TASK TO CARRY OUT -
Copy exactly the lines of the material below that run from the one containing "top_panel();" through the one containing "obj.parent = None". Copy no other lines.

THE INPUT -
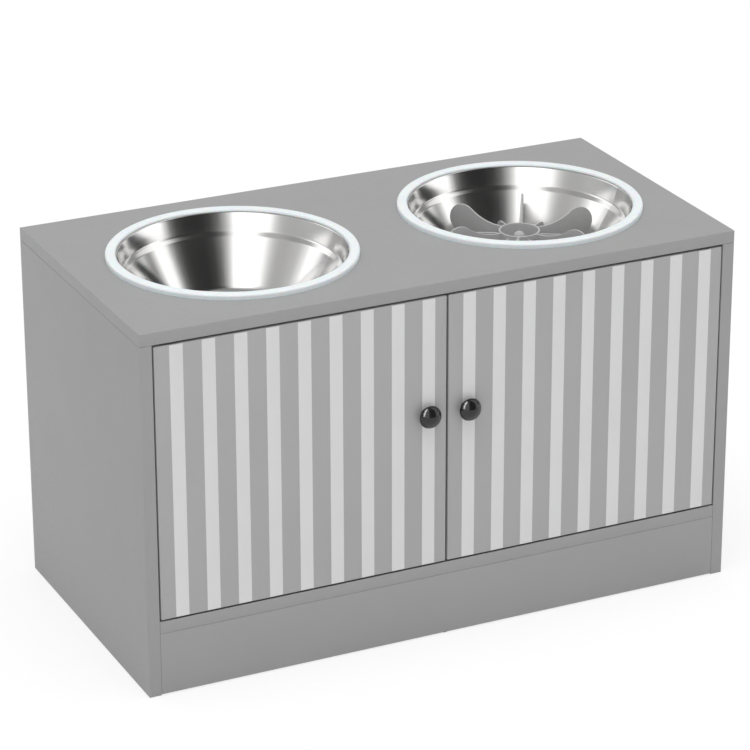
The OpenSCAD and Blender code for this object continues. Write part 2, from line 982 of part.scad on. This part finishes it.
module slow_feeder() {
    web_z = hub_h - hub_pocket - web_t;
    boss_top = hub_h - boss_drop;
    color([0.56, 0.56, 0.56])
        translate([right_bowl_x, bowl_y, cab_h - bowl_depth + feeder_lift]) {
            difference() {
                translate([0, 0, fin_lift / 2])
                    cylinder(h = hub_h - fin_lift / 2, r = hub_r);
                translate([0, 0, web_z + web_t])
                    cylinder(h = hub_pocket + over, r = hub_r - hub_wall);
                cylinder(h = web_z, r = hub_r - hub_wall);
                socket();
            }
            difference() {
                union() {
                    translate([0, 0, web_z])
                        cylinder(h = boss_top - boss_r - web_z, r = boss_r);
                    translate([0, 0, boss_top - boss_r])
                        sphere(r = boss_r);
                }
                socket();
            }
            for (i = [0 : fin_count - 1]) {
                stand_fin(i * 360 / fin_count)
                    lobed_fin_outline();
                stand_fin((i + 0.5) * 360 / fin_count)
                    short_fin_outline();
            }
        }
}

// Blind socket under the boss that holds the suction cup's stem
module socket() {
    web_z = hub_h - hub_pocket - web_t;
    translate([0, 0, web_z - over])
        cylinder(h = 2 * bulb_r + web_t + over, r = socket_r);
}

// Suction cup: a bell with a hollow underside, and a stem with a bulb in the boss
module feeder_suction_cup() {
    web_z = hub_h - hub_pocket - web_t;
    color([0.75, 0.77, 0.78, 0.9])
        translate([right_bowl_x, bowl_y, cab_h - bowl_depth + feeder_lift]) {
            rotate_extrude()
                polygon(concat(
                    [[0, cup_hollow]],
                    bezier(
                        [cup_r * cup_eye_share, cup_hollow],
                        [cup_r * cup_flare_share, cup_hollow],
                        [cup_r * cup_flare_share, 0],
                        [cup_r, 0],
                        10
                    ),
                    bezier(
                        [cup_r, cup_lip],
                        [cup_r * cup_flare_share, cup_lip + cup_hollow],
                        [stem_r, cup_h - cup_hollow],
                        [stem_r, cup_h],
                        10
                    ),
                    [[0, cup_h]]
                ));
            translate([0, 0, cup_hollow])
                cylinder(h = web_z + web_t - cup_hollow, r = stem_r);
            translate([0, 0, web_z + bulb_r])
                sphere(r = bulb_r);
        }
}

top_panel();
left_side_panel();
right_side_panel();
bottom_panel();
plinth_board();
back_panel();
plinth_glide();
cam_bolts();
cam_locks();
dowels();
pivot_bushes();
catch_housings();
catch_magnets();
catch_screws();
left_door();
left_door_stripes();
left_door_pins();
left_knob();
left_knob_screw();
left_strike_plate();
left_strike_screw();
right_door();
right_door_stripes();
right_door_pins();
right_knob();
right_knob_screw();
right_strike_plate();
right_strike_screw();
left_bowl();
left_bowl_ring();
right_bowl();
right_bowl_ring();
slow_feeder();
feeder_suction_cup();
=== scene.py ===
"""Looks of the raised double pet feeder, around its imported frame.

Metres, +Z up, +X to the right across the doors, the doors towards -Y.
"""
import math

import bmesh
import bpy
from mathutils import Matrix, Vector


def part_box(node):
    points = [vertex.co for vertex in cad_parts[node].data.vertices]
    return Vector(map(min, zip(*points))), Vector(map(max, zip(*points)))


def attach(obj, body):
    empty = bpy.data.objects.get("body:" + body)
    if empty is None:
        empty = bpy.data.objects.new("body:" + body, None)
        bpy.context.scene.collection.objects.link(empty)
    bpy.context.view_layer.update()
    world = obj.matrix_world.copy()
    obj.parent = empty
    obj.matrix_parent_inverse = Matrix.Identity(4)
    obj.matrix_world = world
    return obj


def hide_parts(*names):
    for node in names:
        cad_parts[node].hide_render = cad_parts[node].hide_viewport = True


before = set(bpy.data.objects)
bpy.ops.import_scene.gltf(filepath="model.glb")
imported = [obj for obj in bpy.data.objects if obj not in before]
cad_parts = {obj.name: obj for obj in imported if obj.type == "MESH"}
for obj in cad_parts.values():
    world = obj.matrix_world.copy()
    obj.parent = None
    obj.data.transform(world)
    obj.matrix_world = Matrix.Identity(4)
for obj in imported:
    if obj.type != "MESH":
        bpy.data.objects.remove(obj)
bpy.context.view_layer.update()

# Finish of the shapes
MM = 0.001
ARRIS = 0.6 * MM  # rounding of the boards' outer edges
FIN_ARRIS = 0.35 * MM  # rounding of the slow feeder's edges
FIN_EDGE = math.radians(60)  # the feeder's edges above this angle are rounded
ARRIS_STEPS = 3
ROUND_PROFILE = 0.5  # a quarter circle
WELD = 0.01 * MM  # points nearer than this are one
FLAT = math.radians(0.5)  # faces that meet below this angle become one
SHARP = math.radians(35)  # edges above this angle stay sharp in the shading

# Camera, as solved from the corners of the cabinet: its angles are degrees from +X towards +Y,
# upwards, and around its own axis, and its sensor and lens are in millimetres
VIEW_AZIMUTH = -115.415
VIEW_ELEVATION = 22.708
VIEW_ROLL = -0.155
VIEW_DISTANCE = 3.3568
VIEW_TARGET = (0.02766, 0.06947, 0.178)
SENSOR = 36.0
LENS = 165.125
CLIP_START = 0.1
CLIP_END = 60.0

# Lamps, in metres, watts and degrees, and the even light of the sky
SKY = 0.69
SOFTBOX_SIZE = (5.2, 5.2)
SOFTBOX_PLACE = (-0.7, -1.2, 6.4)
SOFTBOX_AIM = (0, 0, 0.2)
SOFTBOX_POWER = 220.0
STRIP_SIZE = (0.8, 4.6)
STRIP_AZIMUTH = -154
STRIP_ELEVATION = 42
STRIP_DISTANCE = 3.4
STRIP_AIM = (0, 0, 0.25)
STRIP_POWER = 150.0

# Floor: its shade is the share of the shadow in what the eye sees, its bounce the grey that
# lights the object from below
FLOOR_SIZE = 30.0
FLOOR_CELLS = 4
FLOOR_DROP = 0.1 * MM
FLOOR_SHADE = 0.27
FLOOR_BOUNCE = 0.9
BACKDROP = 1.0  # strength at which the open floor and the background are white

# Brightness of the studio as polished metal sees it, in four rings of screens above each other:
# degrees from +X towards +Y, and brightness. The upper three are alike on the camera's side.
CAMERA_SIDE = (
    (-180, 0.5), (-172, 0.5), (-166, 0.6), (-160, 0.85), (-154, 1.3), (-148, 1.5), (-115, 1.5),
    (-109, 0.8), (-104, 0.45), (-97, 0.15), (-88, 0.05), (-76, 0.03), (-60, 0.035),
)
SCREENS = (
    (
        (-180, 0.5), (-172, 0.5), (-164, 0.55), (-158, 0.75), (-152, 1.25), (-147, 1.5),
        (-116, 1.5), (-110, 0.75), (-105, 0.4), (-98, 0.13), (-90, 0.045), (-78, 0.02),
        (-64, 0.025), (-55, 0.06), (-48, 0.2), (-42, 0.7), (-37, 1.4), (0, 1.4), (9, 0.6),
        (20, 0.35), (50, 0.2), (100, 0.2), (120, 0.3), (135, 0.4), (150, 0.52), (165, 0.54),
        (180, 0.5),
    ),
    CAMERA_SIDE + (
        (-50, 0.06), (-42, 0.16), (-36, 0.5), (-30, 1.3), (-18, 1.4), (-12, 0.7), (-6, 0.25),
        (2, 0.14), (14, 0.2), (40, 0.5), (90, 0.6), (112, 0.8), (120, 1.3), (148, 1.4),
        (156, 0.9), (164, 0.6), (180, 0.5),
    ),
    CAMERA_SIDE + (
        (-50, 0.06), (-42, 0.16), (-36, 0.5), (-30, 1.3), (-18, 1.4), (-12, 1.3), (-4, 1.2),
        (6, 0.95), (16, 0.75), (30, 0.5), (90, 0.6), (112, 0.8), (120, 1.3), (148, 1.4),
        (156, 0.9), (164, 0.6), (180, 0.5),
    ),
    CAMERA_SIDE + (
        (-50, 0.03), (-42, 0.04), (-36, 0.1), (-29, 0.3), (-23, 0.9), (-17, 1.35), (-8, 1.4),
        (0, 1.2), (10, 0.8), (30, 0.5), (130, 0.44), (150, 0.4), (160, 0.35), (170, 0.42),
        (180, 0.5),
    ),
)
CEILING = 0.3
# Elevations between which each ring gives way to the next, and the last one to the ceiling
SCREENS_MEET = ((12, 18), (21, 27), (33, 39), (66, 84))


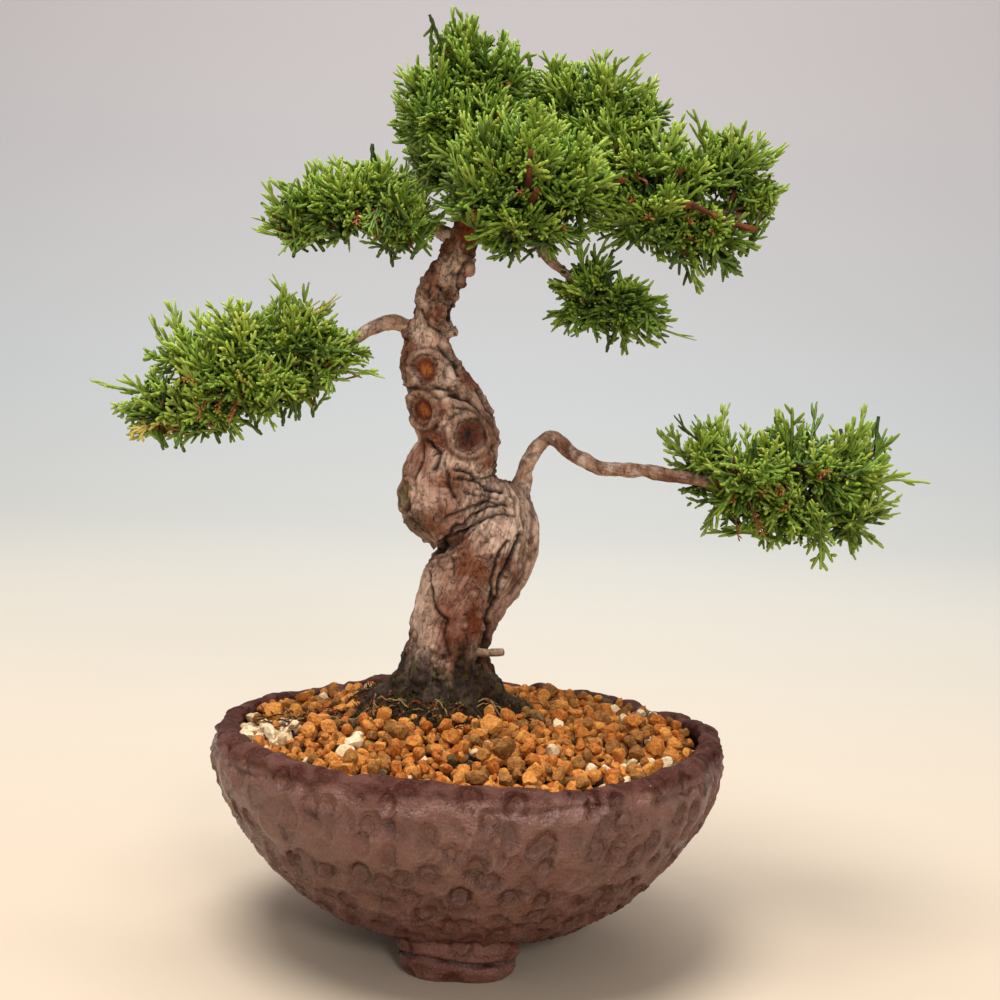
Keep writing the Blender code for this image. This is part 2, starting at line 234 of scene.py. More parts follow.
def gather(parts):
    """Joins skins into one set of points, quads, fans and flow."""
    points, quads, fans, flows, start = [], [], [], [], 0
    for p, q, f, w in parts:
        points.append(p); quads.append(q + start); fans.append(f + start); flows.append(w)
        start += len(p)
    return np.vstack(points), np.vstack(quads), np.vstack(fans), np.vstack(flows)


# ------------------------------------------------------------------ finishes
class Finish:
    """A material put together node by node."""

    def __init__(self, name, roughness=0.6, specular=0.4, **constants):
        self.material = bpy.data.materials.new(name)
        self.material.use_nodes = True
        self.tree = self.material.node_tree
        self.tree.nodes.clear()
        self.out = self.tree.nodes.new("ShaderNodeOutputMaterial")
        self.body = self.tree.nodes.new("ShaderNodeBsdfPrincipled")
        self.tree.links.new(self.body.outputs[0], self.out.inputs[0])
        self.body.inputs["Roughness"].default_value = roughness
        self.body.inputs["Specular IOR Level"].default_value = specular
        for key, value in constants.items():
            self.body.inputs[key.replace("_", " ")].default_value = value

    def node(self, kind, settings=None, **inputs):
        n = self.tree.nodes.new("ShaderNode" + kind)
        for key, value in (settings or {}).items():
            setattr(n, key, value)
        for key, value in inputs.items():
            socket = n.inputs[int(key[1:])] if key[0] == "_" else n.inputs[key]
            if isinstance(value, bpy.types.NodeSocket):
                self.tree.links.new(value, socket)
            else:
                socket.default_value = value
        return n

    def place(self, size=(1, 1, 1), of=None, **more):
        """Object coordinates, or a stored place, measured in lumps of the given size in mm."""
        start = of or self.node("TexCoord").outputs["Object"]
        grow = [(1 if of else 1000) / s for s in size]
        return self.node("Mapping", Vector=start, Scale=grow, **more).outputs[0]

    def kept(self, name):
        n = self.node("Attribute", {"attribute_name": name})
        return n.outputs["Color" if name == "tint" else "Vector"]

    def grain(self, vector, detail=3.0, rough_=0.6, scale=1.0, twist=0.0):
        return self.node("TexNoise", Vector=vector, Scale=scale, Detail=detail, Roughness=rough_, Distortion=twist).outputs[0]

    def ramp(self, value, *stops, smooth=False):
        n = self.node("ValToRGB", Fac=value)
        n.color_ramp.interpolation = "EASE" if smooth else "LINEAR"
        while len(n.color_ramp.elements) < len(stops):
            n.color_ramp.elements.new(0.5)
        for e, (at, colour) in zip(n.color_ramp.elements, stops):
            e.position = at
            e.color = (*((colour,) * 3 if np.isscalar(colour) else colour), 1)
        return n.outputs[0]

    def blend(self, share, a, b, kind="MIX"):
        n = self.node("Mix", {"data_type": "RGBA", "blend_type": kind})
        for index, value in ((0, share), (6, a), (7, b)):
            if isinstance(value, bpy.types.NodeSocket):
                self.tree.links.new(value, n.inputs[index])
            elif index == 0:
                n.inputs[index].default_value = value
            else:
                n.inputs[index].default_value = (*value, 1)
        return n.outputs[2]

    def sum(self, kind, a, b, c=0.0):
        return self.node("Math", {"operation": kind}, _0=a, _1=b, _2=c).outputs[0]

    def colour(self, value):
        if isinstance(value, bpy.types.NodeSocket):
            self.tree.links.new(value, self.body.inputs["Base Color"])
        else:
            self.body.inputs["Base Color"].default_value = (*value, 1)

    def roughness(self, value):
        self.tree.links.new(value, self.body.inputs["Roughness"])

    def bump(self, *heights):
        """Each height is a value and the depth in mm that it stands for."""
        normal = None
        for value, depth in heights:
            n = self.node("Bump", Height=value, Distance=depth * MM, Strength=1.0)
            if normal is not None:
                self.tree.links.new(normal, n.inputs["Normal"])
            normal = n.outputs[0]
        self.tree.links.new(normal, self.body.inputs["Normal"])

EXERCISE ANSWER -
top_panel();
left_side_panel();
right_side_panel();
bottom_panel();
plinth_board();
back_panel();
plinth_glide();
cam_bolts();
cam_locks();
dowels();
pivot_bushes();
catch_housings();
catch_magnets();
catch_screws();
left_door();
left_door_stripes();
left_door_pins();
left_knob();
left_knob_screw();
left_strike_plate();
left_strike_screw();
right_door();
right_door_stripes();
right_door_pins();
right_knob();
right_knob_screw();
right_strike_plate();
right_strike_screw();
left_bowl();
left_bowl_ring();
right_bowl();
right_bowl_ring();
slow_feeder();
feeder_suction_cup();
=== scene.py ===
"""Looks of the raised double pet feeder, around its imported frame.

Metres, +Z up, +X to the right across the doors, the doors towards -Y.
"""
import math

import bmesh
import bpy
from mathutils import Matrix, Vector


def part_box(node):
    points = [vertex.co for vertex in cad_parts[node].data.vertices]
    return Vector(map(min, zip(*points))), Vector(map(max, zip(*points)))


def attach(obj, body):
    empty = bpy.data.objects.get("body:" + body)
    if empty is None:
        empty = bpy.data.objects.new("body:" + body, None)
        bpy.context.scene.collection.objects.link(empty)
    bpy.context.view_layer.update()
    world = obj.matrix_world.copy()
    obj.parent = empty
    obj.matrix_parent_inverse = Matrix.Identity(4)
    obj.matrix_world = world
    return obj


def hide_parts(*names):
    for node in names:
        cad_parts[node].hide_render = cad_parts[node].hide_viewport = True


before = set(bpy.data.objects)
bpy.ops.import_scene.gltf(filepath="model.glb")
imported = [obj for obj in bpy.data.objects if obj not in before]
cad_parts = {obj.name: obj for obj in imported if obj.type == "MESH"}
for obj in cad_parts.values():
    world = obj.matrix_world.copy()
    obj.parent = None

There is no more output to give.